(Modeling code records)
↓

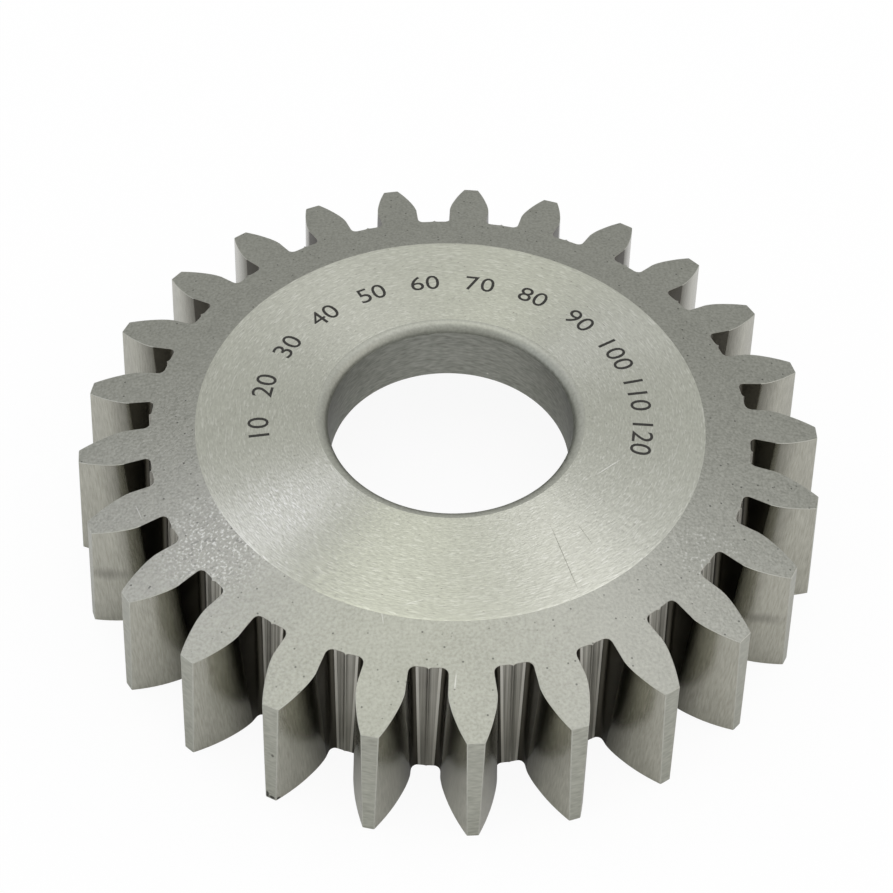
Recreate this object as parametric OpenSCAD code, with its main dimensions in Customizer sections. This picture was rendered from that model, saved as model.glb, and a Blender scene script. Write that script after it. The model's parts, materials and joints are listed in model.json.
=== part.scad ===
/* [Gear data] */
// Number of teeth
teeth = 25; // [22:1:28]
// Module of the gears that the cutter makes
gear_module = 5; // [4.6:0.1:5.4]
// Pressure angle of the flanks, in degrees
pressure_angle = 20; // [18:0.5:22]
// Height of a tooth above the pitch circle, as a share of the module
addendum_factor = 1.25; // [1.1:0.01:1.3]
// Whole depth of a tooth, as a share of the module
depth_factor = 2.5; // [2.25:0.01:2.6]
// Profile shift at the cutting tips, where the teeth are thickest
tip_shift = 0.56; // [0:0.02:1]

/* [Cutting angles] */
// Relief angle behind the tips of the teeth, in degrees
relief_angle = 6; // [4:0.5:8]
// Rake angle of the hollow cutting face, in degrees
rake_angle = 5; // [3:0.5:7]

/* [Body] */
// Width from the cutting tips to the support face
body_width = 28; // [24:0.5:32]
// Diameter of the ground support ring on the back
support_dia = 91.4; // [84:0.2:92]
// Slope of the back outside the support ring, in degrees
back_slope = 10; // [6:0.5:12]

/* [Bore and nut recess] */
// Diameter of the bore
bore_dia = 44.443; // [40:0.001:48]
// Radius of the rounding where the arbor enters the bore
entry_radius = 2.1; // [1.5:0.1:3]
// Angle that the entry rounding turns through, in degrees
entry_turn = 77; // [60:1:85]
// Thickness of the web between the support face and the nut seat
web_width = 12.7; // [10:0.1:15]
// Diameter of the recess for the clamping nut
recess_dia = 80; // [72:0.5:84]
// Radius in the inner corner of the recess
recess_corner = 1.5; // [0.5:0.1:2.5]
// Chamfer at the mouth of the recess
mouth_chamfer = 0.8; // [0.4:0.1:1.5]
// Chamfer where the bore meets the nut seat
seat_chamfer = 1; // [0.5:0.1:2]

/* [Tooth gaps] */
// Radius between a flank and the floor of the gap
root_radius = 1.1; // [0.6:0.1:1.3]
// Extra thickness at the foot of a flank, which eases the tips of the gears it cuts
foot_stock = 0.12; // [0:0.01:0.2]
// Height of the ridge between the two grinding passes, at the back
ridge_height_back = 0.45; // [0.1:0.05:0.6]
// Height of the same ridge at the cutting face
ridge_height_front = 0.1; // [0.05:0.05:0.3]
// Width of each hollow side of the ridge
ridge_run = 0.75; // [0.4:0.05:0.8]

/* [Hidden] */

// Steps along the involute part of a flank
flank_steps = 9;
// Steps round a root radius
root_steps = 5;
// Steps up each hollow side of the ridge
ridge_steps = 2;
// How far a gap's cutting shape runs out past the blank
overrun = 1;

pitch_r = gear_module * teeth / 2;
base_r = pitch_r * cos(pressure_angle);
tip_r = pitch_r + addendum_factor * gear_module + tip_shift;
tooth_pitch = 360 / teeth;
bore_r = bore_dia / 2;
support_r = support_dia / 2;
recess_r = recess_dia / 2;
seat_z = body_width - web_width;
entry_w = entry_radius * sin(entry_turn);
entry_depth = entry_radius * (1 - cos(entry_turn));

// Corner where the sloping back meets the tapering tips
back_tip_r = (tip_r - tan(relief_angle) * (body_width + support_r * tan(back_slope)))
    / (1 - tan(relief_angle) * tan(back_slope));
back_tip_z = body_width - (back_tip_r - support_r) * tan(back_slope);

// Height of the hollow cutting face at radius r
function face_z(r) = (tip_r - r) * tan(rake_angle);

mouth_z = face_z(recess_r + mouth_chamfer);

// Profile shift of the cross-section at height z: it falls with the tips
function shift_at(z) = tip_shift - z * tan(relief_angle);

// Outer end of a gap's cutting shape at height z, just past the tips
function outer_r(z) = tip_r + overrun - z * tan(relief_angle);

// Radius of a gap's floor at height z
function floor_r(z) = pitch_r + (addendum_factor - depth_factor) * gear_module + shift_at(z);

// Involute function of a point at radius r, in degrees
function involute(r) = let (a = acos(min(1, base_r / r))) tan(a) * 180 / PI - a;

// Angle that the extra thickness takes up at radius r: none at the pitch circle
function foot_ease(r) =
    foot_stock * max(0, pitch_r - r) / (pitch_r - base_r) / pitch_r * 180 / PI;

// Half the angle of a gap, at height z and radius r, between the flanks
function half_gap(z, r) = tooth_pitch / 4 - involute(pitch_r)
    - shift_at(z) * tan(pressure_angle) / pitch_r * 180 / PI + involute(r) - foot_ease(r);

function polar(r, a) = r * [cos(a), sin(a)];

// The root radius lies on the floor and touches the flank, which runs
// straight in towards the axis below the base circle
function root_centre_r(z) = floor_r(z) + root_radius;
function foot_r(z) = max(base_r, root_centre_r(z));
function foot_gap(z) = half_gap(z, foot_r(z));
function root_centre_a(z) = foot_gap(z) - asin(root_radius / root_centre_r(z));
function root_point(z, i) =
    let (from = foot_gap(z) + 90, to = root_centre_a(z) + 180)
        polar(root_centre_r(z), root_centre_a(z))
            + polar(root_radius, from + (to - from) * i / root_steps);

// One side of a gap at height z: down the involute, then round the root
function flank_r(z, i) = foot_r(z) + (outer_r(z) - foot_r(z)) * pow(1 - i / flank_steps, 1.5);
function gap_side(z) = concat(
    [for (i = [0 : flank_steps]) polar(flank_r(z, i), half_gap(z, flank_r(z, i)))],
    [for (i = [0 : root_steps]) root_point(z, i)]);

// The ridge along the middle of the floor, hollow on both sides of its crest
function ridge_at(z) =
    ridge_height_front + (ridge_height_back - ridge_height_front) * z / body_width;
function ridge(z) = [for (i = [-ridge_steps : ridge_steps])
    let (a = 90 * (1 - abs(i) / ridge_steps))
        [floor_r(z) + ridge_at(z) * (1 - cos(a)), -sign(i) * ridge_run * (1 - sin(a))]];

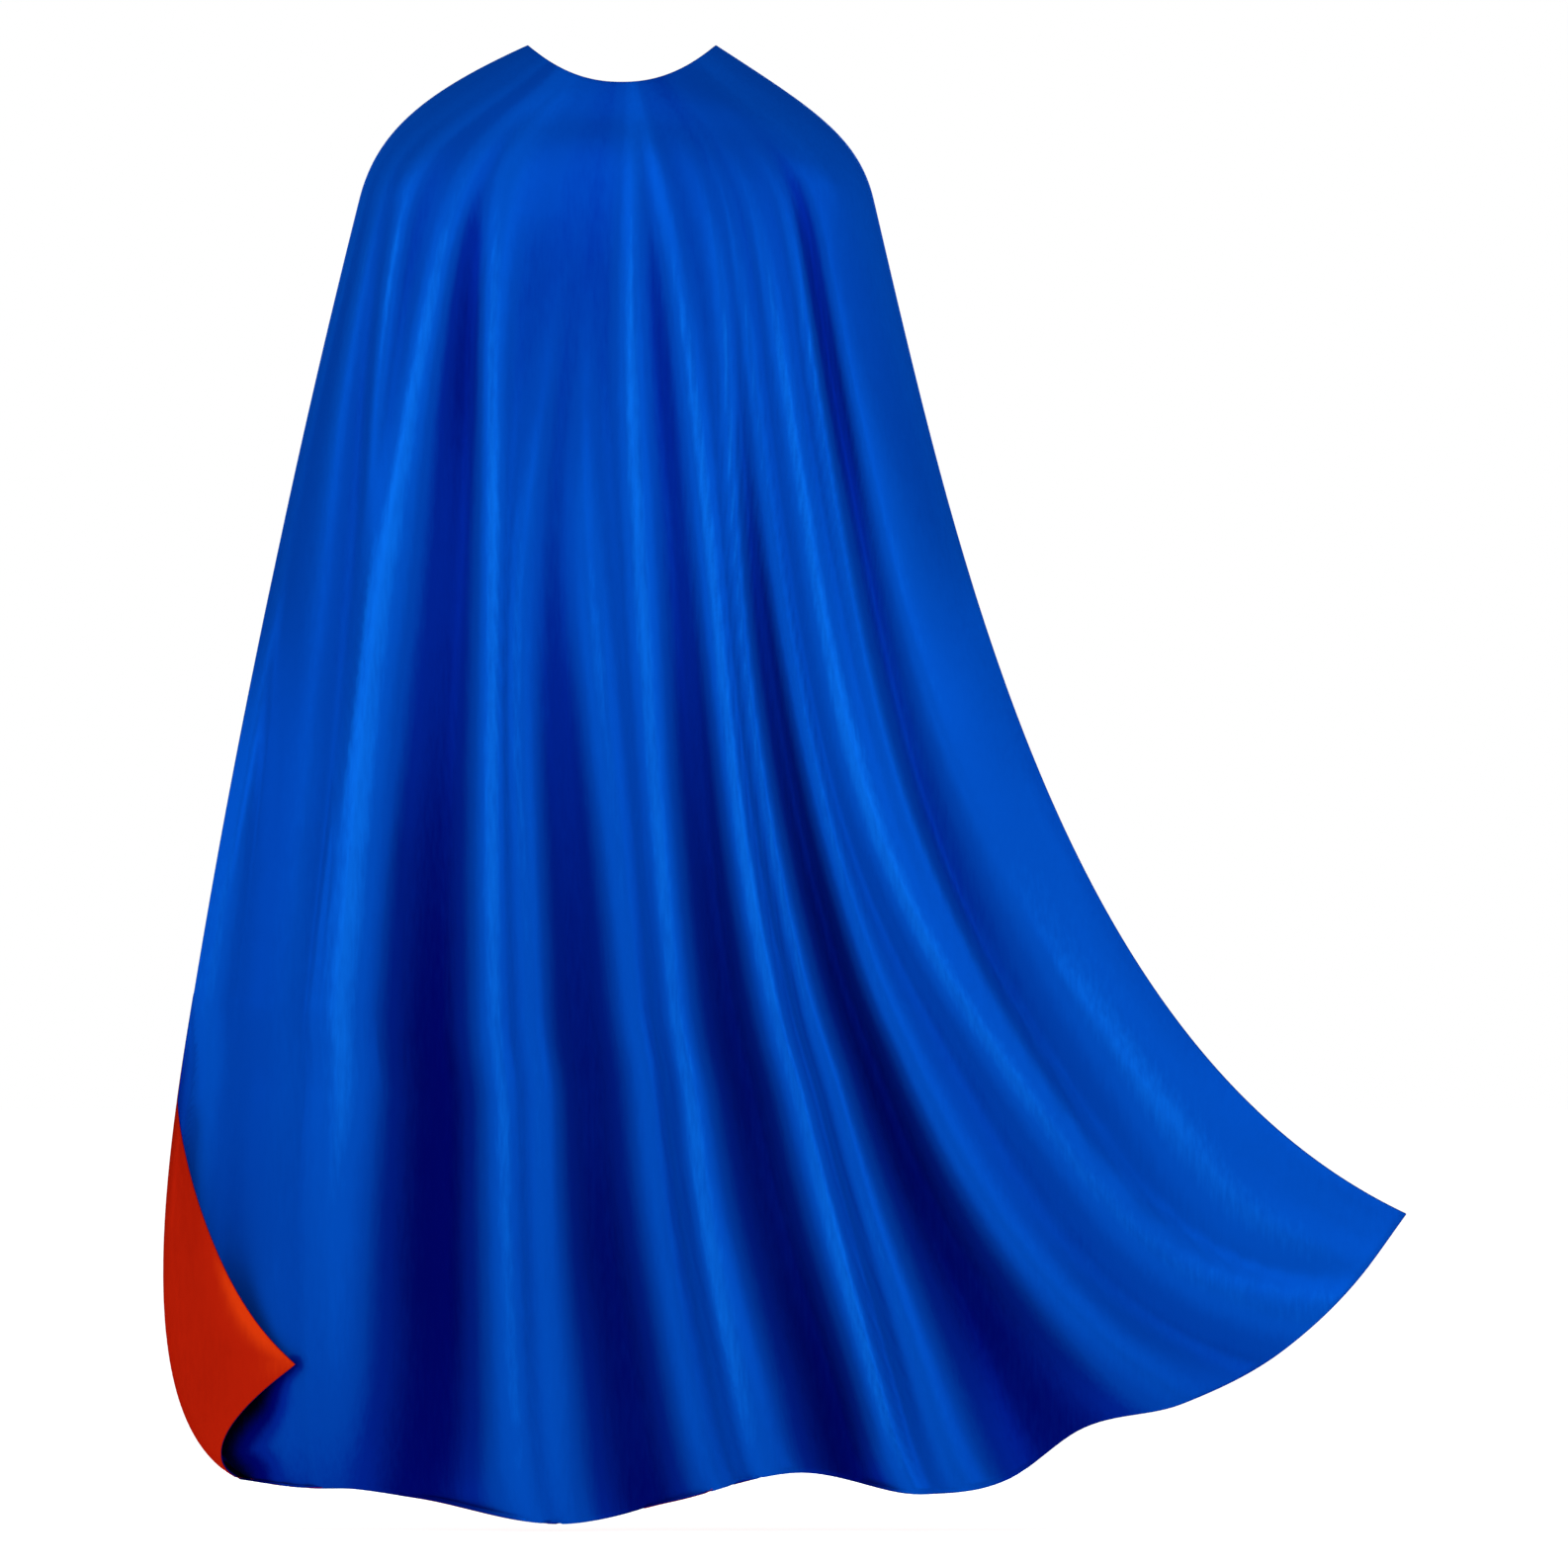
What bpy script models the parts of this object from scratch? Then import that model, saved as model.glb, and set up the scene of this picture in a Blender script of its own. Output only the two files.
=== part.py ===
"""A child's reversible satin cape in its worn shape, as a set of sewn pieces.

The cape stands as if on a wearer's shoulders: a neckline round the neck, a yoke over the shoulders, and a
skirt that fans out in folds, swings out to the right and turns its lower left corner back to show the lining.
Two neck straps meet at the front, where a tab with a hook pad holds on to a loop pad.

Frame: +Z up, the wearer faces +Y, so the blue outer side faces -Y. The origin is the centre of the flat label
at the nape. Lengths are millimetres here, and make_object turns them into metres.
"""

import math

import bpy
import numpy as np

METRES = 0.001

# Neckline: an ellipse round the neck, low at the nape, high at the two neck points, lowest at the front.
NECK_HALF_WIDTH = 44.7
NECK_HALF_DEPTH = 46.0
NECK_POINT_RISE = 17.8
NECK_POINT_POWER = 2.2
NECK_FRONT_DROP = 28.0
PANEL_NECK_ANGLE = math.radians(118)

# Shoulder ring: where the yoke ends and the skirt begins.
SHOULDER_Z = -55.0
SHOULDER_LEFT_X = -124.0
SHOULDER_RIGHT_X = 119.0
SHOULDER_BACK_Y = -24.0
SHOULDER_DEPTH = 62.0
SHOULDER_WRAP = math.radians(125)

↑

Gather from the data above every line with the string "parts".

### [Solution for this exercise]
Recreate this object as parametric OpenSCAD code, with its main dimensions in Customizer sections. This picture was rendered from that model, saved as model.glb, and a Blender scene script. Write that script after it. The model's parts, materials and joints are listed in model.json.
What bpy script models the parts of this object from scratch? Then import that model, saved as model.glb, and set up the scene of this picture in a Blender script of its own. Output only the two files.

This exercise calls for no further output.